Which leads to the obvious question: does techno glitz in a symphonic hall seem suitable because we ourselves are aging? Too jaded for squat raves, too distracted by the nagging thoughts of the next day? Or does it fit because reverberating electronica was always a perfect fit for contemplative enjoyment devoid of chemical aids?
It’s easy to consider such questions from the vantage point of the audience. It must be far stranger and more difficult for a seasoned artist, accustomed to environments designed explicitly for dancing, to perform for rows of politely seated fans. When everyone sits quietly (with the exception of a few defiantly on their feet – probably to the great annoyance of those directly behind them), what feedback from the audience is there to spur you on? Without thumping fists and stumbling adorers bopping in front of the stage, it must be difficult to gauge the audience’s reaction and respond appropriately.
Another challenge: how can electronic musicians create their own indistinguishable, distinct sound? Singers are fortunate because they each naturally possess an individual, unmistakable combination of frequencies. Every human voice has a unique sonic fingerprint. Every one – from Aretha Franklin to Johnny Rotten to Plácido Domingo – is vocally unique.

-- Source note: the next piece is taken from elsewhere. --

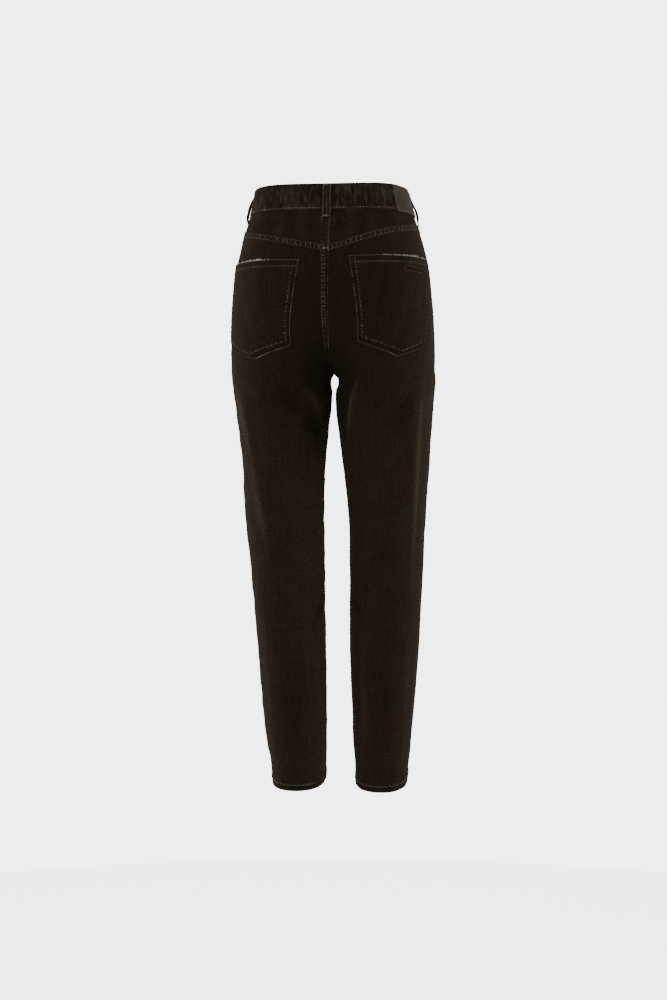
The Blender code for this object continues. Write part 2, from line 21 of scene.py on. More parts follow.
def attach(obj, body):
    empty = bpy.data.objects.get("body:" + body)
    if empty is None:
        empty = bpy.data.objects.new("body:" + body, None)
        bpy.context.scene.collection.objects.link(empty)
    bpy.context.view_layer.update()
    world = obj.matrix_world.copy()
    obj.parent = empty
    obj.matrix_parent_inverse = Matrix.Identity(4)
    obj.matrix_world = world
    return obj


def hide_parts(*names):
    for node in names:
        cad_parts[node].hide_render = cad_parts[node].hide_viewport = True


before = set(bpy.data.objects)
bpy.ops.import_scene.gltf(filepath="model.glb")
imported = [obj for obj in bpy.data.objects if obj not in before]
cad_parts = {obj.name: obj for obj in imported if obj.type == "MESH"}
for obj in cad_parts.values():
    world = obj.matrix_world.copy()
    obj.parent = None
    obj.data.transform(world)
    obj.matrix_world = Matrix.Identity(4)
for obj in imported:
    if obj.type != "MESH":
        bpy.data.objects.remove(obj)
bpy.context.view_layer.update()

Listening to Jenkinson feverishly clatter away, I thought: would I recognize this music as his? The answer is yes. Drawing heavily from new album Damogen Furies, out next week, the performance nonetheless showcased the same furious smothering of notes that he first developed twenty years ago. A talented bassist, he also treated us to the same masterful low-frequency shredding we know and love during an inspired encore of ‘Tetra-Sync’ from 2003’s Ultravisitor. With old-school drum and bass skips thrown in for good measure.
If Steve Reich’s quirky and repetitive opus can be titled ‘Music For 18 Musicians’, I am tempted to think of the entirety of Squarepusher’s works as ‘Music For Angry Barcodes’.
All in all, in ten words, my thoughts:
Assaultive noise can serve as a form of high art.